Among Reeves’ central concerns are the stakes involved in “fixing the bounds of the state” (p. 5). Following the collapse of the Soviet Union, the space in this border region became increasingly appropriated as the territorial foundation of independent states. However, Reeves shows that “new manifestations of border do not simply erase older ways of apprehending and doing space,” produced by habits of trade, land irrigation, seasonal migration to pastures, visiting relatives, and burying the dead (p. 49). For the residents in the Ferghana Valley, assertions of state territoriality made by governments of neighboring countries created new kinds of encounters with state authority. Border officials instituted administrative obstacles that cut across lines of kinship, friendship, worship, and work. Doing so fostered local anxieties over the right to access land and water. Customs controls, regulations of cross-border movement and state-led infrastructure projects undermined traditional socialities, informal practices of shared resource management, and local structures of dispute resolution. New roads are now built to exclusively connect Kyrgyz towns and villages without crossing over into the territory of Uzbekistan and, unlike the older routes that winded back and forth across international boundaries, no longer create opportunities for people from different ethnic backgrounds to casually interact while sharing seats on the bus.
Borders here are characterized by eventfulness––they materialize in response to political dynamics occurring far from where they are located––and multiplicity: the border of the map, the border guard, the state official, the trader is not one and the same. Reeves explores how and when borders acquire social salience. She follows multiple trajectories that link towns and villages in the Ferghana Valley with sites across the post-Soviet space, attending to “the diverse practices––of provisioning and the cutting-off of provisioning, of incorporating and deporting, of legalizing and illegalizing––through which limits were and are produced and erased” (p. 104). Through fascinating accounts of encounters on detour roads at the states’ unmarked edges, Reeves shows how people habitually transgress borders, such as when they use informal crossing points located in homes with front and back gates facing different countries, profiting from unequal regimes of value. These violations of the law are justified by references to yntymak, the language of familial inter-dependence, but Reeves refuses to call them acts of resistance toward a sovereign state and instead interprets them as “border work, in which the territorial state is both invoked and undermined” (p. 145).
A border is both a paradigmatic state space and a site where the repeated performative reenactment of its singularity is most palpable. Writing about border guarding, Reeves examines how the impersonation of state authority works and when it fails. In her account, the state is a work-in-progress and sovereignty is “a more-or-less contested, more-or-less violent process of assertion––not an a priori fact” (p. 180). She exposes the embodied performance and contingency of state authority through a series of questions that interrogate the normative model of the state: How do certain kinds of violence come to be seen as legitimate? Why are some law-breaking activities seen as corruption and why are others locally accorded moral legitimacy? Recognizing statecraft as processual and performative leads Reeves to question the boundary between state and society and legality and illegality. Instead she focuses on when and how authoritative claims are efficacious. These arguments are not new: other anthropologists have already done important work in de-essentializing the state. Reeves builds on their insights, confidently inserting her own analytical voice in the ongoing conversations. The book’s main strength and contribution, however, lies in the author’s exceptional weaving of theory with meticulous ethnographic detail.

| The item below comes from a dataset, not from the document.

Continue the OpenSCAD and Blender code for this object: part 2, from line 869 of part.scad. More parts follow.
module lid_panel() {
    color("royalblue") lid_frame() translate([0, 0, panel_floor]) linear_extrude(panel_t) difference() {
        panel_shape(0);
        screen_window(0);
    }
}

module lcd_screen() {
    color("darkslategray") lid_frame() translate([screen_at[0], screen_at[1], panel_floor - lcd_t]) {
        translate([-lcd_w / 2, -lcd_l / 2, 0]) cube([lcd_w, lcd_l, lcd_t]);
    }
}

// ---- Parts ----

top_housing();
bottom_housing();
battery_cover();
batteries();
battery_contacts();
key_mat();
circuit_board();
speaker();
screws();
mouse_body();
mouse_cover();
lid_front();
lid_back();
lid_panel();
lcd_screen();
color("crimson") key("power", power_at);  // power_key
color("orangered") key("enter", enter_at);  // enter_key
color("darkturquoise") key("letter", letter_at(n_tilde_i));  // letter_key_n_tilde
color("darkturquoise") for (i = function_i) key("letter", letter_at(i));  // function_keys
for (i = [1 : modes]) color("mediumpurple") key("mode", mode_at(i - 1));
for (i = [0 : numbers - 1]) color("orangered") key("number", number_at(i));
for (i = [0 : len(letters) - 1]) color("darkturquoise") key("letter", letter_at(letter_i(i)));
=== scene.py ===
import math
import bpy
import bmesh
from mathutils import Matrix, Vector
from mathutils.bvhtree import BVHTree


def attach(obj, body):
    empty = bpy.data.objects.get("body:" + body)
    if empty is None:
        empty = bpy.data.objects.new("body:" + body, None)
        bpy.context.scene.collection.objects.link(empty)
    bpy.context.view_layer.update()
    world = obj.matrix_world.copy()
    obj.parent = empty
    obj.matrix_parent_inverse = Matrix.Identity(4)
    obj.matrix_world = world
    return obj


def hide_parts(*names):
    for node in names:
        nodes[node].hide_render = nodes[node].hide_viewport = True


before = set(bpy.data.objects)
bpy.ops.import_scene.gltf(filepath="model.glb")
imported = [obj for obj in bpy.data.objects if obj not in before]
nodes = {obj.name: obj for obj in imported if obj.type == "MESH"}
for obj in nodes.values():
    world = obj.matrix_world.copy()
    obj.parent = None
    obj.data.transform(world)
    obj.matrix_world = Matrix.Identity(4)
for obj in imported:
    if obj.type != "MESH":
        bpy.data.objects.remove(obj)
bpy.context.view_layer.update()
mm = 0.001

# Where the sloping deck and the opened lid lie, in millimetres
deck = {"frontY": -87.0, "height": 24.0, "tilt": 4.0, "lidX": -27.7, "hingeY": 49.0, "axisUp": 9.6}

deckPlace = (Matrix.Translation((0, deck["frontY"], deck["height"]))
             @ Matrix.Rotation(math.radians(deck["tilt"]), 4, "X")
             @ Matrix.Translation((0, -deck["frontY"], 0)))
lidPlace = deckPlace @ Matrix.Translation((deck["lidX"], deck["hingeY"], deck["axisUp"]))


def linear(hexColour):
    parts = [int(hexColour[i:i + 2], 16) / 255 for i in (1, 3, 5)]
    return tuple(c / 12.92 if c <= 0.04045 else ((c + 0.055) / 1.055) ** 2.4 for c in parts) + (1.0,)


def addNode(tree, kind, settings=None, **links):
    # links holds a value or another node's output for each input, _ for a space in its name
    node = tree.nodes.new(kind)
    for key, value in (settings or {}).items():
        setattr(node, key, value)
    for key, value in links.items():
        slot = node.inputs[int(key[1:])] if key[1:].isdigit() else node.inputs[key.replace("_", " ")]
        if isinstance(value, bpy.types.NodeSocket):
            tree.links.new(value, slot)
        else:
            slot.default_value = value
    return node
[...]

Despite its performative character, the state, Reeves reminds readers, should be seen “as the locus of intense emotional investment, […] as the source of legitimation, and as an object of hope” (p. 238). This point is critical in the context of current political and military conflicts between countries that were formerly part of the USSR. Reeves argues that residents of the contested borderlands of Central Asia wish to enact normative statehood with clearly demarcated boundaries. Their local concerns are being framed within official discourses of territorial sovereignty and national independence, especially during times of political upheaval. Before becoming an ethnographer, Reeves worked for the Ferghana Valley Development Program, and her extensive knowledge of the region’s complex history and reality underlies the book’s critique of conflict prevention programs in the area. The important lesson for policy-makers is that more accurate delimitation and enforcement of contested borders are counterproductive. Technical and military solutions to problems that are fundamentally political, and grounded in unequal access to resources and power, undermines routine borderland conviviality.
This book is an important analytical and ethnographic intervention in the contemporary anthropology of the state, where the analysis of the state neither presupposes functional sovereignty over a given territory nor assumes being coterminous with the domain of the licit. As such, it is an important read to anyone interested in broader processes of state governance and legal authority far beyond the valleys of Central Asia.